Great Plains Alliance for Computers and Writing explores New Realities in Computers and Writing Oct. 21

This year's Great Plains Alliance for Computers and Writing Conference (GPACW) takes place on Saturday, October 21st, 2017. The Department of Writing Studies at the University of Minnesota–Twin Cities is hosting the 21st annual conference, this year with the theme of “New Realities in Computers and Writing.” Conference program.

I've been involved with GPACW since 2012 and have attended ever since to engage with emerging and veteran scholars--to be with my kind, as my not-so-computers-and-writing spouse likes to say--and this year's conference is shaping up to be one of the most engaging ever. Consider this year's panel themes:  

  • Collaboration, Community, and Civic Engagement
  • Memes and Digital Cultures               
  • FYC and Multimodal Writing
  • Digital Writing Interfaces
  • Embodied Interfaces                           
  • Narrative, Co-Construction, and Emerging Methods
  • Clouds, Veils, and Emerging Literacies                                                              
  • Recovering Berlin for the Digital Era: Possibilities in the First Year
  • Digital Method/ologies
  • Multimodality, Invitational Rhetoric, and Translingualism in the Composition Classroom           
  • Internet Genres and Information Literacies                                              
  • Technical Communication and Emerging Technologies

Response to this year's call has been enthusiastic to say the least. It's been exciting to see the response from regional and national scholars and graduate students to this year's GPACW theme.

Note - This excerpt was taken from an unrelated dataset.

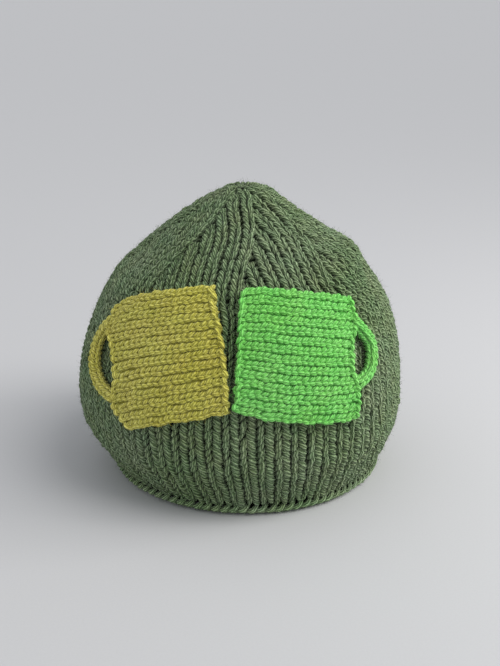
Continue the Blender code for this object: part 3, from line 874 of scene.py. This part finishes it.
def on_mug(name):
    """Makes the placing function of a mug: shares across and up, and lift over the mug's face."""
    edges = mug_edges(name, MUG_EDGE_POINTS)
    at = np.linspace(0.0, 1.0, MUG_EDGE_POINTS)

    def edge(side, share):
        return np.stack([np.interp(share, at, edges[side][:, k]) for k in (0, 1)], axis=-1)

    def place(a, b, lift):
        a, b, lift = np.broadcast_arrays(a, b, lift)
        a_in, b_in = np.clip(a, 0.0, 1.0), np.clip(b, 0.0, 1.0)
        x, y = a_in[..., None], b_in[..., None]
        low, high = edges["bottom"], edges["top"]
        flat = (1 - x) * edge("left", b_in) + x * edge("right", b_in)
        flat = flat + (1 - y) * edge("bottom", a_in) + y * edge("top", a_in)
        flat = flat - (1 - x) * ((1 - y) * low[0] + y * high[0]) - x * ((1 - y) * low[-1] + y * high[-1])
        wide, tall = np.ptp(edges["bottom"][:, 0]), np.ptp(edges["left"][:, 1])
        across, along = flat[..., 0] + (a - a_in) * wide, flat[..., 1] + (b - b_in) * tall
        across = across + EDGE_WANDER * (2 * a - 1) * np.sin(flat[..., 1] / EDGE_WANDER_ALONG)
        along = along + EDGE_WANDER * (2 * b - 1) * np.sin(flat[..., 0] / EDGE_WANDER_ACROSS)
        return surface(across / BELLY_RADIUS, along, lift + MUG_TOP_LIFT)

    return place


def mug_stitches(name, place, look):
    """A mug's columns of stitches, which run sideways and open to the right, and its edges' chains."""
    yarn = Yarn()
    wale, stitch = 1.0 / MUG_WALES, 1.0 / MUG_STITCHES
    i, j = (x.ravel() for x in np.meshgrid(np.arange(MUG_WALES), np.arange(MUG_STITCHES), indexing="ij"))
    a = (j + MUG_STAGGER * (i % 2) + MUG_FIRST) * stitch
    b = 0.5 + MUG_STRETCH * ((i + 0.5) * wale - 0.5) + MUG_WAVE * wale * np.sin(0.9 * j + 2.0 * i)
    for leg in MUG_LEGS:
        shake = jitter(3, len(a))
        u = a[:, None] + (leg.start + leg.reach * STEPS + MUG_LEG_SHIFT * shake[0]) * stitch
        u = np.clip(u, MUG_INSET, 1 - MUG_INSET)
        across = leg.side * (leg.near + (leg.far - leg.near) * STEPS)
        v = b[:, None] + (across + MUG_LEG_SWAY * shake[1]) * wale
        lift = LINK_SHIFT * shake[0] - MUG_LEG_DEPTH - MUG_LEG_DIP * (1 - ARCH) ** MUG_LEG_DIP_EASE
        wide = MUG_LEG_HALF_WIDTH * (MUG_LEG_END_SHARE + (1 - MUG_LEG_END_SHARE) * ARCH)
        wide = wide * (1 + LINK_UNEVEN * shake[2])
        yarn.add(place, u, v, lift, wide, MUG_LEG_HALF_THICK, MUG_PLY_SLOPE)
    knob = KNOB / MUG_SIZE
    for share, inward in ((0.0, 1), (1.0, -1)):
        start = np.linspace(0.0, 1.0 - knob, round(KNOB_ROWS / knob))[:, None]
        shake = jitter(3, len(start))
        yarn.add_links(
            place, share + inward * (KNOB_START + KNOB_SLANT * STEPS + KNOB_SHIFT_IN * shake[0]),
            start + knob * (KNOB_REACH * STEPS + KNOB_SHIFT_UP * shake[2]),
            KNOB_LINK, uneven=KNOB_UNEVEN * shake[1], slope=KNOB_SLOPE, painted_light_gain=KNOB_PAINTED_LIGHT,
        )
    yarn.add_hairs(MUG_HAIRS)
    return yarn.piece(name + "_stitches", look)


def mug_cloth(name, place, look):
    """The thin cloth that a mug's stitches lie on."""
    share = np.linspace(MUG_CLOTH_INSET, 1 - MUG_CLOTH_INSET, MUG_CLOTH_POINTS)
    a, b = np.meshgrid(share, share)
    layers = [place(a, b, -MUG_CLOTH_DEPTH - depth) for depth in (0.0, MUG_CLOTH_THICK)]
    cloth = thin_cloth(name + "_cloth", layers, (look,))
    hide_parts(name)
    return cloth


def mug_handle(name, look):
    """A knitted cord, two columns of stitches wide, sewn down in a loop."""
    first, last = HANDLE_ROOTS[name]
    fine = smooth_curve(on_belly((first, *MUG_HANDLES[name], last)), HANDLE_POINTS)
    length = np.concatenate([[0.0], np.cumsum(np.linalg.norm(np.diff(fine, axis=0), axis=1))])
    slope = unit(np.gradient(fine, axis=0))

    def place(across, along, lift):
        across, along, lift = np.broadcast_arrays(across, along, lift)
        x, y, dx, dy = (np.interp(along, length, column) for column in (*fine.T, *slope.T))
        lift = lift + MUG_CLEARANCE + MUG_HANDLE_RADIUS
        return surface((x + across * dy) / BELLY_RADIUS, y - across * dx, lift)

    yarn = Yarn()
    last_start = length[-1] + HANDLE_LAST * HANDLE_STITCH
    start = np.arange(HANDLE_FIRST * HANDLE_STITCH, last_start, HANDLE_STITCH)[:, None]
    for side in (-1, 1):
        for strand in HANDLE_STRANDS:
            shake = jitter(2, len(start))
            across = side * MUG_HANDLE_RADIUS * (strand.out + strand.slant * (STEPS - 0.5))
            along = start + (HANDLE_REACH * STEPS + HANDLE_START + HANDLE_STAGGER * side) * HANDLE_STITCH
            yarn.add_links(
                place, across + LINK_SHIFT * shake[0], along, strand.link,
                uneven=LINK_UNEVEN * shake[1], slope=MUG_PLY_SLOPE,
            )
    yarn.add_hairs(HANDLE_HAIRS)
    made = yarn.piece(name + "_cord", look)
    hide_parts(name)
    return made


# ---- building the cosy -----------------------------------------------------------------------------------

grounds = {
    "front": ground("front_cloth", 0.0, "cosy_front"),
    "back": ground("back_cloth", math.pi, "cosy_back"),
}
stitches = {"front": [], "back": []}
for wedge in range(FIRST_WEDGE, FIRST_WEDGE + WEDGES):
    yarn, place = Yarn(), on_ribs(wedge)
    rib_stitches(yarn, place, wedge)
    purl_bars(yarn, place, wedge)
    hem_chain(yarn, place, wedge)
    if wedge == 0:
        gather_knot(yarn)
    if wedge in SEAM_WEDGES:
        seam_stitches(yarn, place, wedge)
        selvedge(yarn, place, wedge * RIBS_PER_WEDGE + SELVEDGE_INSET)
    if wedge + 1 in SEAM_WEDGES or wedge + 1 - WEDGES in SEAM_WEDGES:
        selvedge(yarn, place, (wedge + 1) * RIBS_PER_WEDGE - SELVEDGE_INSET)
    yarn.add_hairs(WEDGE_HAIRS)
    made = yarn.piece(f"rib_stitches_{wedge - FIRST_WEDGE + 1}", SAGE)
    stitches["front" if wedge < SEAM_WEDGES[1] else "back"].append(made)

for name, slot, look, shaded_ground_look in (
    ("mug_olive", "olive_yarn", OLIVE, OLIVE_SHADED_GROUND),
    ("mug_green", "bright_green_yarn", GREEN, GREEN_SHADED_GROUND),
):
    place = on_mug(name)
    yarn_piece = mug_stitches(name, place, look)
    cloth = mug_cloth(name, place, shaded_ground_look)
    cord = mug_handle(name + "_handle", look)

# ---- floor, lights and camera ----------------------------------------------------------------------------

FLOOR_SIZE = 16.0
FLOOR_GRAIN = Noise(900.0, 2.0)
LIGHTS_TARGET = (0.0, 0.0, 0.05)

CAMERA_DISTANCE = 0.600
CAMERA_ELEVATION = 19.63
CAMERA_LENS_MM = 60.6
SENSOR_MM = 36.0
TARGET = (0.0, 0.0010, 0.07125)
SHIFT_X = 0.015


def floor():
    half = FLOOR_SIZE / 2
    corners = [(-half, -half, 0.0), (half, -half, 0.0), (half, half, 0.0), (-half, half, 0.0)]
    made = mesh_object("floor", corners, np.array([[0, 1, 2, 3]]))
    paper, nodes, links, shader = new_material("floor_paper")
    grain = noise_node(nodes, links, nodes.new("ShaderNodeTexCoord").outputs["Object"], FLOOR_GRAIN)
    color = ramp_node(nodes, links, grain, (0.3, (0.550, 0.550, 0.556)), (0.7, (0.565, 0.565, 0.571)))
    links.new(color, shader.inputs["Base Color"])
    shader.inputs["Roughness"].default_value = 0.9
    made.data.materials.append(paper)
    return made


def place_in_scene(name, data, location, target):
    """Adds a light or camera that looks at target."""
    made = bpy.data.objects.new(name, data)
    made.location = location
    made.rotation_euler = (Vector(target) - made.location).to_track_quat("-Z", "Y").to_euler()
    bpy.context.scene.collection.objects.link(made)
    return made


def sun(name, location, strength, angle, color):
    light = bpy.data.lights.new(name, "SUN")
    light.energy, light.angle, light.color = strength, math.radians(angle), color
    place_in_scene(name, light, location, LIGHTS_TARGET)


def lamp(name, location, size, power, color):
    light = bpy.data.lights.new(name, "AREA")
    light.energy, light.size, light.color = power, size, color
    place_in_scene(name, light, location, LIGHTS_TARGET)


def sky(color, strength):
    world = bpy.data.worlds.new("studio")
    world.use_nodes = True
    world.node_tree.nodes["Background"].inputs["Color"].default_value = (*color, 1.0)
    world.node_tree.nodes["Background"].inputs["Strength"].default_value = strength
    bpy.context.scene.world = world


def camera():
    data = bpy.data.cameras.new("camera")
    data.sensor_fit, data.sensor_height, data.sensor_width = "VERTICAL", SENSOR_MM, SENSOR_MM
    data.lens, data.shift_x = CAMERA_LENS_MM, SHIFT_X
    data.clip_start, data.clip_end = 0.01, 50.0
    tilt = math.radians(CAMERA_ELEVATION)
    location = Vector(TARGET) + CAMERA_DISTANCE * Vector((0.0, -math.cos(tilt), math.sin(tilt)))
    bpy.context.scene.camera = place_in_scene("camera", data, location, TARGET)


floor()
sun("window", (0.62, -0.38, 1.02), strength=1.22, angle=38, color=(1.0, 0.985, 0.965))
lamp("right_fill", (0.62, -0.05, 0.42), size=0.35, power=2.3, color=(1.0, 0.99, 0.97))
sky(color=(0.93, 0.955, 1.0), strength=0.64)
bpy.context.scene.view_settings.view_transform = "Standard"
camera()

I'm looking forward to Aaron Doering's keynote, too. Dr. Doering is a professor in learning technologies at the University of Minnesota and the director of the Learning Technologies Media Lab. He has pioneered several technology-enhanced learning programs, so his keynote promises valuable direction on scholarship and instructional design as we reflect on new realities of computers and writing.

Explore Embodied Tech

And then there's the free pre-conference event, Exploring Embodied Technologies, that takes place on Friday, Oct. 20, in conjunction with the conference. Professor Ann Hill Duin and an interdisciplinary team of scholars has put together a tour of studio spaces on the UMN campus "to explore the intersections and juxtapositions of embodied technologies as studied across multiple disciplines that include art, health, science and engineering, design, education, and composition and technical communication." Space is limited for the pre-conference, so register for the conference soon and select the free pre-conference event when prompted.